Random party chat is good, but it breaks immersion
Other than its engaging story, it introduces party chat. It is not part of the main plot, but it helps establish personalities of the four main characters, like Tiz rarely speaks and is always serious, while Ringabel flirts with girls especially Edea all the time. It strengthens the bond between players and characters, make player feel that all the heroes are real and they live as how players live, it creates resonance in player’s heart.
However, the downside of party chat is that it breaks the immersion by talking about something totally random at inappropriate timing, like right after Edea discovers that her mom will die if she frees the crystal, and then party chat kicks in, Edea starts talk about all kinds of sweets in her hometown with joyful face. It brutally breaks the immersion created by all the previous dialogues and soundtrack, makes players realize that it is just a game, with flaws. It can definitely do better with more checks on timing for party chat.
Some jobs are introduced too late and require too much grinding
For every job, you have to start from level 1, which means in the late game with your level 1 newly gained job, you have to grind tons of exp before advancing the main plot. It also gives a very cheap feeling about how badly the game wants to extend your hours of play. I think designers can argue that they want to make sure you will not be overwhelmed by the sheer number of jobs, however, this could have been done like players can transfer their job levels between different jobs with certain cost. My design philosophy is that every minute players spend on the game should be meaningful, quality is better than quantity.

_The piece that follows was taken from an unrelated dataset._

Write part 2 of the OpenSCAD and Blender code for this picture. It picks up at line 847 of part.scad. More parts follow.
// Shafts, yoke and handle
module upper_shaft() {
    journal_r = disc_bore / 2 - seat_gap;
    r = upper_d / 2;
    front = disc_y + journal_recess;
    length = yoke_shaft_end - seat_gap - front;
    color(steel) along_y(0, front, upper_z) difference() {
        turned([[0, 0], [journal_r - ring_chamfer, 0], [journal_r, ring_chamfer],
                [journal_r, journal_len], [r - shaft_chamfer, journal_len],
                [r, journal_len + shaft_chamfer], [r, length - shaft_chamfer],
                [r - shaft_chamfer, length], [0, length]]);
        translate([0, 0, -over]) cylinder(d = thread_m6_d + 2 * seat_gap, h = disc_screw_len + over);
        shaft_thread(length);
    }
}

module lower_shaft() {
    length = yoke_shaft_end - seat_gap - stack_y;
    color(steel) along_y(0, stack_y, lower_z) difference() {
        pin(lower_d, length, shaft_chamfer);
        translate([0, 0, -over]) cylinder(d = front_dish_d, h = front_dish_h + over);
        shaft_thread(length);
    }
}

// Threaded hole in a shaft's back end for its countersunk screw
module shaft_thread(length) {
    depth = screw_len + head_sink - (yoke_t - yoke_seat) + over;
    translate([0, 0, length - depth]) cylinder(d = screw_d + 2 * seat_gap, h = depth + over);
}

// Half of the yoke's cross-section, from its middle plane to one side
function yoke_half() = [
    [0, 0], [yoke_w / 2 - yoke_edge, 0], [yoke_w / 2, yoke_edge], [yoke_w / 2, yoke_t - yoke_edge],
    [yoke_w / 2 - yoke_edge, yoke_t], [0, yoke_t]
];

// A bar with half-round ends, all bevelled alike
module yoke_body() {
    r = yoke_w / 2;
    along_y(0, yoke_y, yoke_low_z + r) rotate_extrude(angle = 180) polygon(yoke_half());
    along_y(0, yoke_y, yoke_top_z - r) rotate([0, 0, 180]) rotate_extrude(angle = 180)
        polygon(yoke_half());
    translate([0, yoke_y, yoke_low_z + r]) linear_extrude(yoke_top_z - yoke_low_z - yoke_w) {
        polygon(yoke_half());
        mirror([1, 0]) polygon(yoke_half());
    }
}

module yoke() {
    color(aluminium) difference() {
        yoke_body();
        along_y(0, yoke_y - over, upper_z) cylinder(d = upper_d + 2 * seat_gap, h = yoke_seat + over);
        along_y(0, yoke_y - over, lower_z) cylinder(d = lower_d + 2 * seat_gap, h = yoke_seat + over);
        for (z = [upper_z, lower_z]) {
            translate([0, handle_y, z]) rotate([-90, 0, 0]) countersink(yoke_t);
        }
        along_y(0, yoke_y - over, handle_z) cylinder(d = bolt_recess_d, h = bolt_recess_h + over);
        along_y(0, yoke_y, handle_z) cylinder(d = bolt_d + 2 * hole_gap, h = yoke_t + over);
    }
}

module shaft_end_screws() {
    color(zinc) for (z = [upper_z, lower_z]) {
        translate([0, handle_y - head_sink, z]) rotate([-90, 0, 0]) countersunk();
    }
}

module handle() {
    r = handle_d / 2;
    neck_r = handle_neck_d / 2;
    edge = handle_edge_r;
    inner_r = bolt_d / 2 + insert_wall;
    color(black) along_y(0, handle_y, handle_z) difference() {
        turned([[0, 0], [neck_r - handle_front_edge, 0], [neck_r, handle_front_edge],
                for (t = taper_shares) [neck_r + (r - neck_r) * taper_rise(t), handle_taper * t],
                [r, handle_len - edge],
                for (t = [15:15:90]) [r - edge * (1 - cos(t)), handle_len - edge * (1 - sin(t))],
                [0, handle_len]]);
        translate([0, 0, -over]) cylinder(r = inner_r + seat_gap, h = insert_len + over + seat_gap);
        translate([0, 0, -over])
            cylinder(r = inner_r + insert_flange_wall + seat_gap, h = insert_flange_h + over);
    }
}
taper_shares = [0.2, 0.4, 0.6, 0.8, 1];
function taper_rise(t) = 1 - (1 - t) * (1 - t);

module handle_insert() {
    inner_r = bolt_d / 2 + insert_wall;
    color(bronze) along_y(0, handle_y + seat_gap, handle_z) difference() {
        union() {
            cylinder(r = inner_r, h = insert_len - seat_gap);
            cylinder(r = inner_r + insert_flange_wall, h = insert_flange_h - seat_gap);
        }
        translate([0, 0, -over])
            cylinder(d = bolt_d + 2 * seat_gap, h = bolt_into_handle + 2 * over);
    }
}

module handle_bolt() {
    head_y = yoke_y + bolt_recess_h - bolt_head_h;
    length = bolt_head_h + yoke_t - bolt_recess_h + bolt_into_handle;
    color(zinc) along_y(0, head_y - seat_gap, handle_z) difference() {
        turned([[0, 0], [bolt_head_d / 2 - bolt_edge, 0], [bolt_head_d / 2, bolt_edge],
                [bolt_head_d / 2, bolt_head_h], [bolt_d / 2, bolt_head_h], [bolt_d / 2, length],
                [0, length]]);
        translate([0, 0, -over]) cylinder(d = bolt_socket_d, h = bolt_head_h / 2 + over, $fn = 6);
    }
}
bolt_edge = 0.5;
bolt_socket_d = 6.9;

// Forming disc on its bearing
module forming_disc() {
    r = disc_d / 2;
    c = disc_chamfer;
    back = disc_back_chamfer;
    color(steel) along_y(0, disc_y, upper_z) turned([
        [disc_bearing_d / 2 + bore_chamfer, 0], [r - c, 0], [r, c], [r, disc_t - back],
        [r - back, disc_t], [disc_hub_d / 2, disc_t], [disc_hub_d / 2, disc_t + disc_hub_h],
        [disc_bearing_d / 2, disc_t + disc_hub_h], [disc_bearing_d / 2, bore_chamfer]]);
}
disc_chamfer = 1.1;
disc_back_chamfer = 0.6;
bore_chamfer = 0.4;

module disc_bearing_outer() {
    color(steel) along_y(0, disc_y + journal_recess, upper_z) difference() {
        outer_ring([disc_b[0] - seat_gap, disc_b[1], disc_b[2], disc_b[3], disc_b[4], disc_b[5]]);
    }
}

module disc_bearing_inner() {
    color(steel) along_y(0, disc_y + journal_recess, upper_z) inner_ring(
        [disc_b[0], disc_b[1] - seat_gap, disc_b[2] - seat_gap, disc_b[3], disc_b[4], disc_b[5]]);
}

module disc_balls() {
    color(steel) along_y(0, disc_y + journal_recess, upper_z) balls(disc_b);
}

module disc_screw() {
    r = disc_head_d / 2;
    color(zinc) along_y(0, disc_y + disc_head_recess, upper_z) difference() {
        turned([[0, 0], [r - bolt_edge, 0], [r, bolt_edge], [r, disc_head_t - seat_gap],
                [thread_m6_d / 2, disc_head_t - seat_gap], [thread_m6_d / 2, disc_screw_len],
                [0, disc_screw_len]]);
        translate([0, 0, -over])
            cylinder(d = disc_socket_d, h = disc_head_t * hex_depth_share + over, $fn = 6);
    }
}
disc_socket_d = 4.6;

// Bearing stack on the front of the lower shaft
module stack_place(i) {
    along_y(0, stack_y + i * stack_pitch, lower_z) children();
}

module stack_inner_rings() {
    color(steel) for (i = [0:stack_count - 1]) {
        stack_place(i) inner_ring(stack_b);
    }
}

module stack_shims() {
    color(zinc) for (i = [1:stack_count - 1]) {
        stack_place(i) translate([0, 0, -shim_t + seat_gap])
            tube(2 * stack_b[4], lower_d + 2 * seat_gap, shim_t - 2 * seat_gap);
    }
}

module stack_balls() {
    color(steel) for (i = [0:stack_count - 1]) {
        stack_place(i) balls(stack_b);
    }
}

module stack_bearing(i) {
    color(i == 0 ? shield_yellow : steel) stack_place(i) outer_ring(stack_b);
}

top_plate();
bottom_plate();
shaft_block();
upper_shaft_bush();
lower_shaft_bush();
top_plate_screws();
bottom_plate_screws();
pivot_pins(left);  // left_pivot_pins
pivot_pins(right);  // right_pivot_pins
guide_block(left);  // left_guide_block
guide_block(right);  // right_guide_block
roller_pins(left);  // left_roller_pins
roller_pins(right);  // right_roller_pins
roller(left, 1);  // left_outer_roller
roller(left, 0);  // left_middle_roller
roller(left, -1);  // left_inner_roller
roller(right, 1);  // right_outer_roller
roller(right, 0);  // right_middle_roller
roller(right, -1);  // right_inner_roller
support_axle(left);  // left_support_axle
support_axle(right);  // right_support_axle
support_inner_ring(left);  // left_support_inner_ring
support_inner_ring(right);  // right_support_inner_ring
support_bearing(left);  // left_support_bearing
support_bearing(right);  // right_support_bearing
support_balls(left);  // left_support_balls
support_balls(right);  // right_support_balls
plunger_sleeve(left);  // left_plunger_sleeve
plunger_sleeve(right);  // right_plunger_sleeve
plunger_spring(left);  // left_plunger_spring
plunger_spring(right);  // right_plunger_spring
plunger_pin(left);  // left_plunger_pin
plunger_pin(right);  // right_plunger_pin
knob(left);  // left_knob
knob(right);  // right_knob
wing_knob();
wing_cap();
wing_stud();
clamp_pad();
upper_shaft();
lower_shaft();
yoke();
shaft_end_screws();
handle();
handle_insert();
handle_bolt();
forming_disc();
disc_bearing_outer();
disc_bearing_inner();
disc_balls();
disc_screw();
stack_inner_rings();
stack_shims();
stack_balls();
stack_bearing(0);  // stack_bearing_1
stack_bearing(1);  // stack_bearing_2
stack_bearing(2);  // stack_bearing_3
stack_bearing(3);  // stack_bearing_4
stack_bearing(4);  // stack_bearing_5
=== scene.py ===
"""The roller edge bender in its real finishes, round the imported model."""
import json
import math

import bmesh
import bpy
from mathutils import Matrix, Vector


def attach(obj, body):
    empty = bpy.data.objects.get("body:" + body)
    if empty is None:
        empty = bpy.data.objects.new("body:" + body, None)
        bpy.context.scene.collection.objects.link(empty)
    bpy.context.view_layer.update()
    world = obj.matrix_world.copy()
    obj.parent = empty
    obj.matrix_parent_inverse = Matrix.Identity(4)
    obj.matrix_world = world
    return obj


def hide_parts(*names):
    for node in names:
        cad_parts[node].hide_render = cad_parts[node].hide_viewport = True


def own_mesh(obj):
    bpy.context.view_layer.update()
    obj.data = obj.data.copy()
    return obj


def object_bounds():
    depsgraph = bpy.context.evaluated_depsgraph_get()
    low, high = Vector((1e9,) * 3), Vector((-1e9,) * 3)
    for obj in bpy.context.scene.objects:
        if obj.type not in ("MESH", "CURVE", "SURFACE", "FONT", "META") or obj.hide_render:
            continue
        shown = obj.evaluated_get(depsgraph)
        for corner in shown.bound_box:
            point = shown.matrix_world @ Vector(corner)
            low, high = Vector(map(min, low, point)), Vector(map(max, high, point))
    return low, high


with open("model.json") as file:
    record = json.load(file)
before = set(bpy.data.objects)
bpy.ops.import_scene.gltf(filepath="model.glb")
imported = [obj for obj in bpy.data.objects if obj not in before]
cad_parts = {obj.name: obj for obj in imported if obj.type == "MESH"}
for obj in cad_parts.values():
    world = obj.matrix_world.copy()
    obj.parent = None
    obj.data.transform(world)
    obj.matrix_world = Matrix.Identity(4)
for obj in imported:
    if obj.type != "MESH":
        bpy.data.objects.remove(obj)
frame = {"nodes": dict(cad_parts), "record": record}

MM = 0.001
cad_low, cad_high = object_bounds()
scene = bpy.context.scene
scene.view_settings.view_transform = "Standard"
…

Bravely Default does almost all the crucial elements for JRPG right. Excellent story, innovative and interesting job & combat system, and appealing art style all make the game one of the highest quality JRPG games in the past decade. It has some small flaws(although i think the repeated boss fighting is a big design flaw, it may suit some people who like grinding to achieve all the max levels for all jobs), but in general, it serves as a textbook teaching how and why JRPG succeeds in the video game industry.